Area of the house in the photo = $1.75\ cm^{2}$

Area of the house on the screen = $1.55 m^{2} = 1.55 \times10^{4} cm^2$

$\therefore$ Arial magnification, $m_{a}$ = Area on the screen / area on photo = $\frac{1.55\times 10^{4}}{1.75} = 0.886 \times 10^4$

Linear magnification of the projector- screen arrangement $m_{l} = \sqrt{m_{a}} = \sqrt{.886 \times 10^{4}}= 94.1$

Q 2.10 : State the number of significant figures in the following :
(a) $0.007 \ m^2$

(b) $2.64 \times 10^{24} kg$

(d) $6.320 \ J$

(e) $6.032 \ Nm^{-2}$

(f) $0.0006032 \ m^{2}$

Answer:

(a) The given value is $0.007 \ m^2$ .

Since, the number is less than 1 , the zeros on the right to the decimal before the first non-zero integer is insignificant. So, the number 7 is the only significant digit.

$\therefore$ It has 1 significant digit.

(b) The value is $2.64 \times 10^{24} kg$

For the determination of significant values, we do not consider the power of 10 (Number is not less than 1). The digits 2, 6, and 4 are significant figures.

$\therefore$ It has 3 significant digits.

(c)The value is $0.2370 \ g cm^{-3}$ .

For the given value with decimals, all the numbers 2, 3, 7 and 0 are significant.

$\therefore$ It has 4 significant digits.

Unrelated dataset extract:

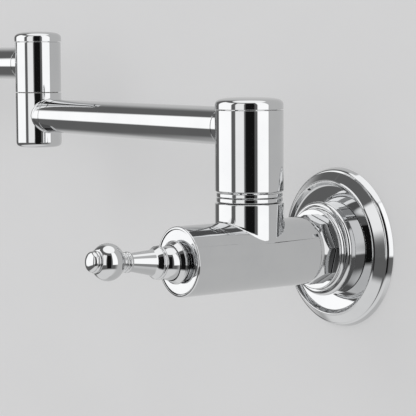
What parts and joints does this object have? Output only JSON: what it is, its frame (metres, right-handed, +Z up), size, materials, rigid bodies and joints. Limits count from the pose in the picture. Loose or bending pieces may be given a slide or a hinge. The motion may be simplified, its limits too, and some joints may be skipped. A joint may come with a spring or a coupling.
{
  "type": "wall mounted pot filler",
  "caption": "Wall mounted pot filler with two swivelling arms, a lever valve at the wall and a second lever valve above the spout.",
  "frame": {"origin": "the point where the inlet axis meets the wall", "axes": "+Y into the wall along the inlet axis, so the tap stands out towards -Y; +Z up; the arms reach along the wall towards -X at rest"},
  "size_m": [0.5021, 0.143, 0.1434],
  "materials": {
    "chrome": "mirror polished plating",
    "raw_brass": "turned, unplated",
    "rubber": "moulded, dull",
    "white_plastic": "moulded, satin",
    "ceramic": "lapped ceramic",
    "clip_steel": "spring steel"
  },
  "bodies": {
    "wall_valve": {"wall_gasket": "rubber", "escutcheon": "chrome", "escutcheon_collar": "chrome", "thrust_ring": "chrome", "union_nut": "chrome", "inlet_adapter": "raw_brass", "union_washer": "rubber", "valve_body": "chrome", "wall_bonnet": "chrome", "wall_rosette": "chrome", "wall_cartridge_cover": "white_plastic", "wall_cartridge_housing": "white_plastic", "wall_fixed_disc": "ceramic", "wall_port_seal": "rubber", "shoulder_spindle": "chrome", "shoulder_wear_ring": "chrome", "shoulder_lower_seal": "rubber", "shoulder_upper_seal": "rubber", "shoulder_thrust_washer": "white_plastic", "shoulder_clip": "clip_steel"},
    "arm_one": {"shoulder_hub": "chrome", "shoulder_cap": "chrome", "arm_one_tube": "chrome", "elbow_lower_hub": "chrome", "elbow_spindle": "raw_brass", "elbow_wear_ring": "white_plastic", "elbow_lower_seal": "rubber", "elbow_upper_seal": "rubber", "elbow_thrust_washer": "white_plastic", "elbow_clip": "clip_steel"},
    "arm_two": {"elbow_upper_hub": "chrome", "elbow_cap": "chrome", "arm_two_tube": "chrome", "outlet_body": "chrome", "outlet_spout": "chrome", "aerator_housing": "chrome", "aerator_insert": "white_plastic", "outlet_bonnet": "chrome", "outlet_rosette": "chrome", "outlet_cartridge_cover": "white_plastic", "outlet_cartridge_housing": "white_plastic", "outlet_fixed_disc": "ceramic", "outlet_port_seal": "rubber"},
    "wall_lever": {"wall_lever_pivot": "chrome", "wall_lever_shank": "chrome", "wall_lever_knob": "chrome", "wall_lever_finial": "chrome"},
    "wall_disc": {"wall_moving_disc": "ceramic"},
    "outlet_lever": {"outlet_lever_pivot": "chrome", "outlet_lever_shank": "chrome", "outlet_lever_knob": "chrome", "outlet_lever_finial": "chrome"},
    "outlet_disc": {"outlet_moving_disc": "ceramic"}
  },
  "joints": [
    {"name": "shoulder_swivel", "type": "hinge", "parent": "wall_valve", "child": "arm_one", "pos_m": [-0.0017, -0.0536, 0.045], "axis": [0, 0, 1], "range_deg": [0, 186]},
    {"name": "elbow_swivel", "type": "hinge", "parent": "arm_one", "child": "arm_two", "pos_m": [-0.20642, -0.04287, 0.0715], "axis": [0, 0, 1], "range_deg": [-150, 180]},
    {"name": "wall_lever_lift", "type": "hinge", "parent": "wall_valve", "child": "wall_lever", "pos_m": [0, -0.0996, 0], "axis": [-1, 0, 0], "range_deg": [0, 25]},
    {"name": "outlet_lever_lift", "type": "hinge", "parent": "arm_two", "child": "outlet_lever", "pos_m": [-0.44818, -0.07026, 0.0876], "axis": [-0.9986, 0.0523, 0], "range_deg": [0, 25]},
    {"name": "wall_disc_slide", "type": "slide", "parent": "wall_valve", "child": "wall_disc", "axis": [0, 0, -1], "range_m": [0, 0.0047]},
    {"name": "outlet_disc_slide", "type": "slide", "parent": "arm_two", "child": "outlet_disc", "axis": [0, 0, -1], "range_m": [0, 0.0047]}
  ],
  "couplings": [
    {"joint": "wall_disc_slide", "follows": "wall_lever_lift", "m_per_rad": 0.010408},
    {"joint": "outlet_disc_slide", "follows": "outlet_lever_lift", "m_per_rad": 0.010408}
  ]
}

(d) The value is $6.320 \ J$ .

It has 4 significant digits.

(e) The value is $6.032 \ Nm^{-2}$ .

All the four digits are significant as the zeros in between two non-zero values are also significant.

$\therefore$ It has 4 significant digits.

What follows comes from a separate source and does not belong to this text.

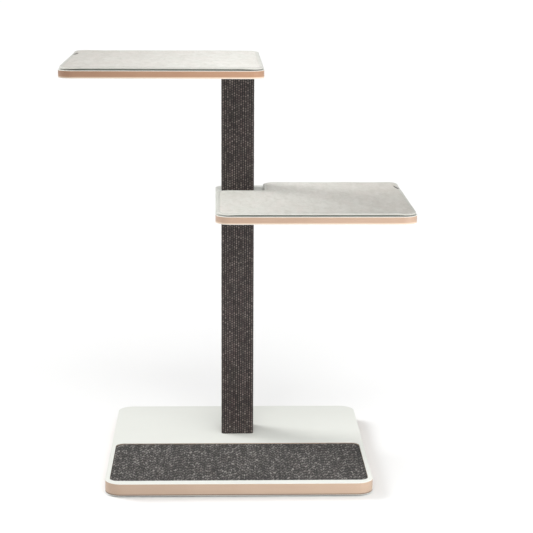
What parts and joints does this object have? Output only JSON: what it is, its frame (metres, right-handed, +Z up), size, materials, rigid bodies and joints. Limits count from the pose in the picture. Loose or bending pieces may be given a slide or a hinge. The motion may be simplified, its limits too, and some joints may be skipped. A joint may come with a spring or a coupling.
{
  "type": "cat tree",
  "caption": "Free-standing cat tree: square laminated base with an inlaid scratch pad, a sisal-covered square post and shelves reaching to either side, each with a loose mat.",
  "frame": {"origin": "on the floor, under the centre of the base; the shelves reach equally far to the left and right of it", "axes": "+Z up along the post, +X towards the side of the middle shelf, -Y towards the front, where the scratch pad is"},
  "size_m": [0.775, 0.6, 0.952],
  "materials": {
    "plywood": "clear matt lacquer on the edge of birch plywood",
    "white_laminate": "fine matt high-pressure laminate",
    "sisal_weave": "dark charcoal brown ribbed sisal weave",
    "carpet_weave": "dark grey heathered flat-woven carpet",
    "pad_rubber": "fine-textured non-slip rubber",
    "mat_fabric": "light grey-beige brushed suede-like fabric",
    "grip_rubber": "dark dimpled foam rubber",
    "pine": "planed softwood",
    "beech": "ribbed beech dowel",
    "zinc_steel": "bright zinc plate",
    "insert_brass": "yellow passivated",
    "glide_plastic": "black moulded polypropylene",
    "glide_felt": "pressed wool felt"
  },
  "bodies": {
    "frame": {"base_core": "plywood", "base_top_laminate": "white_laminate", "base_bottom_laminate": "white_laminate", "lower_post_core": "pine", "upper_post_core": "pine", "lower_sisal_sleeve": "sisal_weave", "upper_sisal_sleeve": "sisal_weave", "lower_post_foot_inserts": "insert_brass", "lower_post_head_inserts": "insert_brass", "upper_post_foot_inserts": "insert_brass", "upper_post_head_inserts": "insert_brass", "base_bolts": "zinc_steel", "base_washers": "zinc_steel", "mid_studs": "zinc_steel", "mid_dowels": "beech", "top_shelf_bolts": "zinc_steel", "mid_shelf_core": "plywood", "mid_shelf_top_laminate": "white_laminate", "mid_shelf_bottom_laminate": "white_laminate", "top_shelf_core": "plywood", "top_shelf_top_laminate": "white_laminate", "top_shelf_bottom_laminate": "white_laminate", "glide_felts": "glide_felt", "glide_cups": "glide_plastic", "glide_screws": "zinc_steel"},
    "scratch_pad": {"scratch_pad_pile": "carpet_weave", "scratch_pad_backing": "pad_rubber"},
    "mid_mat": {"mid_mat": "mat_fabric", "mid_mat_grip": "grip_rubber"},
    "top_mat": {"top_mat": "mat_fabric", "top_mat_grip": "grip_rubber"}
  },
  "joints": [
    {"name": "scratch_pad_lift", "type": "slide", "parent": "frame", "child": "scratch_pad", "axis": [0, 0, 1], "range_m": [0, 0.12]},
    {"name": "mid_mat_lift", "type": "slide", "parent": "frame", "child": "mid_mat", "axis": [0, 0, 1], "range_m": [0, 0.15]},
    {"name": "top_mat_lift", "type": "slide", "parent": "frame", "child": "top_mat", "axis": [0, 0, 1], "range_m": [0, 0.15]}
  ]
}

(f) The value is $0.0006032 \ m^{2}$

Same as (a), first three zeroes after the decimal is insignificant. Only 6, 0, 3, 2 are significant.

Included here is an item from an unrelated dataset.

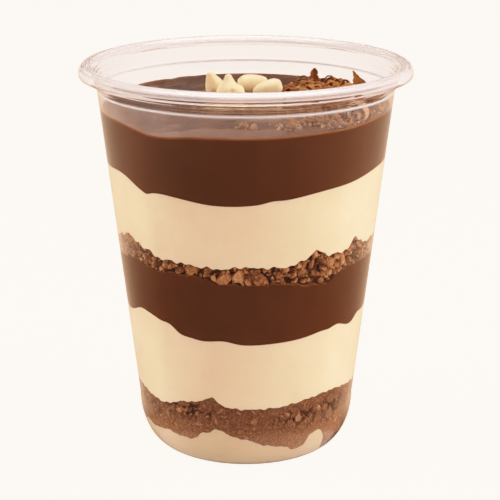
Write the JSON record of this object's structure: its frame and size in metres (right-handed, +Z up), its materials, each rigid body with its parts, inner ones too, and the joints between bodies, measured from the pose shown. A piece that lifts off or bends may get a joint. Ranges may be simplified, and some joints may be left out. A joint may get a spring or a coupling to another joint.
{
  "type": "cup of layered magnolia pudding",
  "caption": "Clear plastic cup filled with layers of chocolate pudding, vanilla cream and crumbs, topped with white drops and shavings.",
  "frame": {"origin": "centre of the ring the cup stands on, at the height of the table", "axes": "+Z up along the cup's axis, -Y towards the front, which is the side the picture shows, +X to its right"},
  "size_m": [0.098, 0.098, 0.117],
  "materials": {
    "clear_plastic": "clear polished thermoformed plastic",
    "chocolate_pudding": "smooth satin chocolate pudding",
    "vanilla_cream": "smooth soft cream",
    "upper_crumb": "coarse crumbs",
    "lower_crumb": "fine moist crumbs",
    "white_chocolate": "satin white chocolate",
    "chocolate_shavings": "dry grainy milk chocolate"
  },
  "bodies": {
    "root": {"cup": "clear_plastic", "bottom_cream": "vanilla_cream", "lower_crumb": "lower_crumb", "lower_cream": "vanilla_cream", "lower_chocolate": "chocolate_pudding", "upper_crumb": "upper_crumb", "upper_cream": "vanilla_cream", "top_chocolate": "chocolate_pudding", "white_drop_1": "white_chocolate", "white_drop_2": "white_chocolate", "white_drop_3": "white_chocolate", "white_drop_4": "white_chocolate", "white_drop_5": "white_chocolate", "shavings": "chocolate_shavings"}
  },
  "joints": []
}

$\therefore$ It has 4 significant digits.

Q 2.11 : The length, breadth and thickness of a rectangular sheet of metal are 4.234 m, 1.005 m, and 2.01 cm respectively. Give the area and volume of the sheet to correct significant figures.

Answer:

Given,

Length, l = 4.234 m ; Breadth, b = 1.005 m; Height, h = 2.01 cm = 0.0201 m

The length has 4 significant figures

The breadth has 4 significant figures

The height has 3 significant figures (Since the number is less than 1, hence zeroes after decimal before the first non-zero integer is insignificant)

We know,

Surface area of a cuboid = 2(l x b + b x h + h x l)

= $2(4.234 \times 1.005 + 1.005 \times 0.0201 + 0.0201 \times 4.234)$

= $2(4.255 + 0.020 + 0.085)$

= $8.72 \ m^{2}$ (Note: For addition/subtraction , the number of places after the decimal point in the answer is less than or equal to the number of decimal places in every term in the sum; i.e decided by the numbers after the decimal. )

Volume = l x b x h

= $4.234 \times 1.005 \times 0.0201$ = $0.0855 \ m^3$ ( $\therefore$ 3 significant digits)

(Note: For Multiplication The LEAST number of significant digits in any number determines the number of significant figures in the answer; i.e decided by the number of significant digits )

The area has three significant values 2, 7 and 8.

The volume has three significant values 5, 5 and 8.

Q 2.12 : The mass of a box measured by a grocer’s balance is 2.30 kg. Two gold pieces of masses 20.15 g and 20.17 g are added to the box. What is (a) the total mass of the box, (b) the difference in the masses of the pieces to correct significant figures?

Answer:

Given,

The mass of the box = 2.30 kg

and the mass of the first gold piece = 20.15 g = 0.02015 kg

The mass of the second gold piece = 20.17 g = 0.02017 kg

(a) The total mass = 2.30 + 0.02015 + 0.02017 = 2.34032 kg

Since one is the least number of decimal places, the total mass = 2.3 kg.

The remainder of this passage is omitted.